● MATERIAL
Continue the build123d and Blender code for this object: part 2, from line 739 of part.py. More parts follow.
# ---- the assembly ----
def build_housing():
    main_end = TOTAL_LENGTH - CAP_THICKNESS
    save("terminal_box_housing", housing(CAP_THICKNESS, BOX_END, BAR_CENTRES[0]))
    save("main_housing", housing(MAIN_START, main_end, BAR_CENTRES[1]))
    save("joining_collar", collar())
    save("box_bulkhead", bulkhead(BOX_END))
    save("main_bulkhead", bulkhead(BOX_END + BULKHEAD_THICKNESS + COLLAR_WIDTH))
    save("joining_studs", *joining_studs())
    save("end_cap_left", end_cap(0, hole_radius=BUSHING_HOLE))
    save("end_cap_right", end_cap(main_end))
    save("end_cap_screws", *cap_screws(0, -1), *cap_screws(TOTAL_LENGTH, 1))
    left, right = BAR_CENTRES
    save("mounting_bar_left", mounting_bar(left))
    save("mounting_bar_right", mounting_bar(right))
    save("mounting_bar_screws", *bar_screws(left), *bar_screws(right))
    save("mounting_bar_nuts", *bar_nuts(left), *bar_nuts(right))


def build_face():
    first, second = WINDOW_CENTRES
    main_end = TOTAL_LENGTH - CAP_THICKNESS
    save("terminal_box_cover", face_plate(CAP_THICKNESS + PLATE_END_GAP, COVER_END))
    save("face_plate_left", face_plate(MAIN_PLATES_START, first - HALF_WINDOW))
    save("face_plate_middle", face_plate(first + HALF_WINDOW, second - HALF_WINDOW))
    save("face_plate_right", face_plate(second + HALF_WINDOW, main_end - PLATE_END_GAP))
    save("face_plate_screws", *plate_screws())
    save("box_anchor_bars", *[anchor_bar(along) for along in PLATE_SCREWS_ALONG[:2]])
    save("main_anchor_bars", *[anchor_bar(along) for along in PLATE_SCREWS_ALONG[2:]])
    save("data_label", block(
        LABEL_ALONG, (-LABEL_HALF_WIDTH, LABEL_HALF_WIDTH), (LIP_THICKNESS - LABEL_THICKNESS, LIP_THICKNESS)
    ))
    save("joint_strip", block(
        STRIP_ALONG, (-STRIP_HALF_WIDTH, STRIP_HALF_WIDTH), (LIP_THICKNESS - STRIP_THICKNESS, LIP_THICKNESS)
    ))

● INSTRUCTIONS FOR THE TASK
Copy out each line exactly as written.

● COMPLETE ANSWER
Continue the build123d and Blender code for this object: part 2, from line 739 of part.py. More parts follow.
# ---- the assembly ----
def build_housing():
    main_end = TOTAL_LENGTH - CAP_THICKNESS
    save("terminal_box_housing", housing(CAP_THICKNESS, BOX_END, BAR_CENTRES[0]))
    save("main_housing", housing(MAIN_START, main_end, BAR_CENTRES[1]))
    save("joining_collar", collar())
    save("box_bulkhead", bulkhead(BOX_END))
    save("main_bulkhead", bulkhead(BOX_END + BULKHEAD_THICKNESS + COLLAR_WIDTH))
    save("joining_studs", *joining_studs())
    save("end_cap_left", end_cap(0, hole_radius=BUSHING_HOLE))
    save("end_cap_right", end_cap(main_end))
    save("end_cap_screws", *cap_screws(0, -1), *cap_screws(TOTAL_LENGTH, 1))
    left, right = BAR_CENTRES
    save("mounting_bar_left", mounting_bar(left))
    save("mounting_bar_right", mounting_bar(right))
    save("mounting_bar_screws", *bar_screws(left), *bar_screws(right))
    save("mounting_bar_nuts", *bar_nuts(left), *bar_nuts(right))


def build_face():
    first, second = WINDOW_CENTRES
    main_end = TOTAL_LENGTH - CAP_THICKNESS
    save("terminal_box_cover", face_plate(CAP_THICKNESS + PLATE_END_GAP, COVER_END))
    save("face_plate_left", face_plate(MAIN_PLATES_START, first - HALF_WINDOW))
    save("face_plate_middle", face_plate(first + HALF_WINDOW, second - HALF_WINDOW))
    save("face_plate_right", face_plate(second + HALF_WINDOW, main_end - PLATE_END_GAP))
    save("face_plate_screws", *plate_screws())
    save("box_anchor_bars", *[anchor_bar(along) for along in PLATE_SCREWS_ALONG[:2]])
    save("main_anchor_bars", *[anchor_bar(along) for along in PLATE_SCREWS_ALONG[2:]])
    save("data_label", block(
        LABEL_ALONG, (-LABEL_HALF_WIDTH, LABEL_HALF_WIDTH), (LIP_THICKNESS - LABEL_THICKNESS, LIP_THICKNESS)
    ))
    save("joint_strip", block(
        STRIP_ALONG, (-STRIP_HALF_WIDTH, STRIP_HALF_WIDTH), (LIP_THICKNESS - STRIP_THICKNESS, LIP_THICKNESS)
    ))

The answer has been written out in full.